Kemp’s proposal would block Georgians' use of the marketplace’s healthcare.gov website. Currently, about 400,000 Georgians use healthcare.gov to shop for plans and sign up for private insurance. The website calculates what a person would actually pay after adding in subsidies for their income level. It then presents the available plans all together so the shopper can compare prices and coverage. It also lists agents and brokers in the person’s area that could sell insurance if a person prefers that.
The state would not build its own replacement website for shopping. Instead it would refer people to agents and brokers that already exist.
Critics say this would be illegal and would cause perhaps 60,000 more Georgians to be without insurance. They say for those who do buy, it would place them in the hands of private brokers who often have a track record of promoting skimpier coverage than customers are seeking, because they make more profit that way and customers often don’t understand what they’re buying.
Kemp’s office counters that private industry will work harder to sign up more customers, and expand the range of options that shoppers see. The proposal estimates it will add 25,000 additional Georgians to the insured rolls.
This is known as the 1332 waiver, or Georgia Access.
The Affordable Care Act: “Reinsurance”
The most expensive piece of the Kemp waivers would use public money to subsidize insurance companies' costs with some of the more expensive claims. The hope is that the companies' windfall would trickle down to policyholders and lower premium prices. Experience in other states shows this has worked.

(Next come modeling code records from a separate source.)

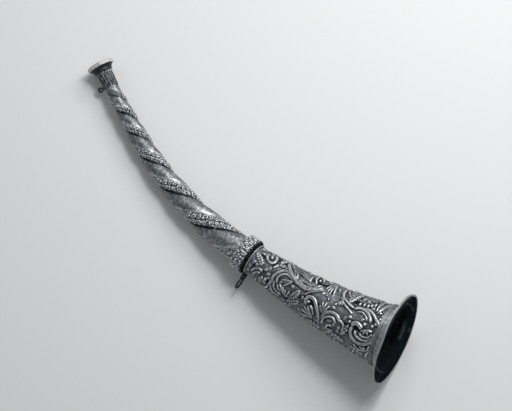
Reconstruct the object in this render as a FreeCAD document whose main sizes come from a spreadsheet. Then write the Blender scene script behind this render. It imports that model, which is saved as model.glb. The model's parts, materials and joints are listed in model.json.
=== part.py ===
import FreeCAD, Part
import math
import os

import Sketcher

# A curved metal hunting horn. Its mouthpiece plugs into a tapering twisted tube, which carries two
# garlands and runs through a leaf wreath into a conical bell with a wide flat mouth.
# Everything is laid out along one centre line, first in the plane of its curve: it starts at the
# lip plate and runs to the mouth of the bell. Then the horn is laid down on its belly, so that it
# rests on the rim of the bell, on the wreath and on the lip plate. +Z is up, +X runs from the
# mouthpiece to the bell, and the origin is below the middle of the horn.

Vector = FreeCAD.Vector

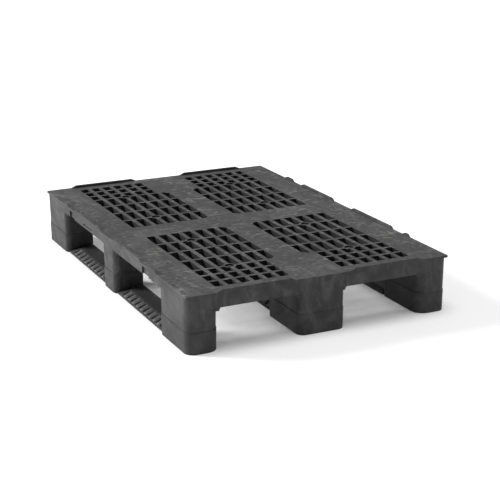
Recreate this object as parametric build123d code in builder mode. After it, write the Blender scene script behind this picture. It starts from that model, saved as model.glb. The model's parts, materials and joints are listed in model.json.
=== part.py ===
from build123d import *
import os

# A three-runner plastic pallet for racking and forklift handling. X runs along the runners, Y runs
# across them and +Z is up. The origin is on the ground, at the middle of the footprint.
#
# The deck, with the upper halves of its nine legs, is one compression moulding. Each runner, with
# the lower halves of three legs and the boards between them, is another. The mouldings meet at a
# seam part-way up the legs, locate on a tongue inside each leg, and are held by screws driven up
# from the feet.

# ---------------------------------------------------------------------------------------------
# Overall sizes, in millimetres
# ---------------------------------------------------------------------------------------------
pallet_length = 1200.0
pallet_width = 800.0
deck_height = 163.0
seam_height = 60.0
edge_overhang = 0.5

# Legs: plan sizes at their widest, walls and draft
end_leg_length = 195.5
centre_leg_length = 106.0
side_leg_width = 96.0
middle_leg_width = 145.0
leg_wall = 7.0
leg_corner_radius = 20.0
outer_corner_radius = 28.0
fork_corner_radius = 38.0
middle_corner_radius = 24.0
upper_draft = 0.9
lower_draft = 0.8

# Deck: skin, rims and aprons
skin = 6.0
skin_corner_radius = 5.0
skin_edge_radius = 2.0
rib_bottom = 124.0
short_apron_bottom = 121.0
long_apron_bottom = 135.0
apron_wall = 9.0
apron_overrun = 5.0
apron_corner_radius = 12.0
gusset_bite = 15.0
gusset_setback = 8.0
gusset_depth = 30.0
joint_recess = 5.0
front_joint_end = 71.0
front_joint_width = 48.0
rear_joint_end = 49.0
rear_joint_width = 45.0
rim_height = 7.0
rim_width = 9.0
rim_inset = 2.0
rim_end_inset = 12.0
long_rim_slope = 10.0
short_rim_offset = 10.0
short_rim_slope = 16.0

# Deck grid: four fields of slots, which end short of the legs under the solid bands. The wide
# columns lie between the legs and the narrow ones between the end legs.
end_band = 45.5
inner_margin = 7.5
outer_margin = 5.5
column_margin = 2.0
inner_row_start = 43.5
cross_bar = 10.0
long_bar = 13.0
wide_columns = 4
narrow_columns = 3
slot_rows = 6
slot_corner_chamfer = 14.0
grid_draft = 3.5
field_wall = 8.5
rib = 4.0

# Moulded gate bosses on the grid
gate_diameter = 36.0
gate_dish_diameter = 27.0
gate_dish_depth = 5.0
gate_nub_diameter = 7.0
gate_nub_height = 3.0

# Runner boards and their ramps
board_thickness = 18.0
board_setback = 8.8
board_inner_setback = 2.0
board_toe = 4.0
ramp_width = 34.0
middle_board_width = 104.0
middle_ramp_width = 26.0
inner_edge_chamfer = 6.0
ramp_hip = 25.0
ramp_hip_overrun = 12.0
ramp_slot_width = 9.0
ramp_slot_tip_width = 3.0
ramp_slot_pitch = 32.0
ramp_slot_margin = 6.0
ramp_end_margin = 18.0
board_pocket_depth = 11.0
board_pocket_length = 46.0
board_pocket_gap = 7.0
board_frame = 9.0
foot_plate = 8.0
lower_web_drop = 8.0

# Tongue, bosses and screws
tongue_height = 8.0
tongue_wall = 3.0
tongue_clearance = 0.6
boss_diameter = 24.0
boss_gap_x = 11.4
boss_gap_y = 1.4
boss_relief = 0.3
screw_seat = 38.0
head_diameter = 13.0
head_height = 5.0
head_clearance = 1.0
shank_diameter = 6.0
shank_clearance = 0.3
screw_length = 62.0
screw_tip_diameter = 1.5
socket_across_flats = 5.5
socket_depth = 3.0
pilot_clearance = 0.02
pilot_spare = 4.0

# Label slot in each long apron
label_slot_length = 76.0
label_slot_height = 7.0
label_slot_rise = 7.0
label_slot_depth = 2.5

# ---------------------------------------------------------------------------------------------
# Places worked out from the sizes
# ---------------------------------------------------------------------------------------------
skin_bottom = deck_height - skin
end_face = pallet_length / 2 - edge_overhang
side_face = pallet_width / 2 - edge_overhang
end_leg_inner = end_face - end_leg_length
end_leg_centre = end_face - end_leg_length / 2
centre_leg_end = centre_leg_length / 2
side_leg_inner = side_face - side_leg_width
side_leg_centre = side_face - side_leg_width / 2
middle_leg_side = middle_leg_width / 2
cup_wall = leg_wall + tongue_clearance + tongue_wall
screw_inset_x = cup_wall + boss_gap_x + boss_diameter / 2
screw_inset_y = cup_wall + boss_gap_y + boss_diameter / 2
opening_length = end_leg_inner - centre_leg_end
opening_centre = (end_leg_inner + centre_leg_end) / 2

field_start = centre_leg_end + column_margin
wide_end = end_leg_inner - column_margin
field_end = pallet_length / 2 - end_band
field_inner = middle_leg_side + inner_margin
field_outer = side_leg_inner - outer_margin
wide_slot = (wide_end - field_start - (wide_columns - 1) * cross_bar) / wide_columns
narrow_slot = (field_end - wide_end - narrow_columns * cross_bar) / narrow_columns
slot_width = (field_outer - field_inner - (slot_rows - 1) * long_bar) / slot_rows
inner_slot_width = field_inner - long_bar - inner_row_start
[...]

The benefit is felt most by higher-income households.
For the working poor or lower-middle-income households, the ACA’s health insurance subsidies already make plans more affordable, or even free. But subsides shrink as incomes increase. And for people who make more than $51,000 for a single person or $105,000 for a family of four, there are no subsidies at all. They pay the full cost of insurance premiums, which has grown astronomical.
This “reinsurance” plan would lower premium prices by perhaps 10% on average. The biggest savings, perhaps topping 25%, would be in rural areas. Atlantans might see cost reductions of 4%.
Kemp’s office in July estimated the first year’s cost of the reinsurance program would be $399 million. Much of the plan would pay for itself, the proposal maintains, but $93 million would have to come from the state’s general fund.
This is also part of the “1332” waiver.
Kemp originally had a plan to take over Georgia’s $2.7 billion in subsidies and apply them to new types of plans, but he dropped that.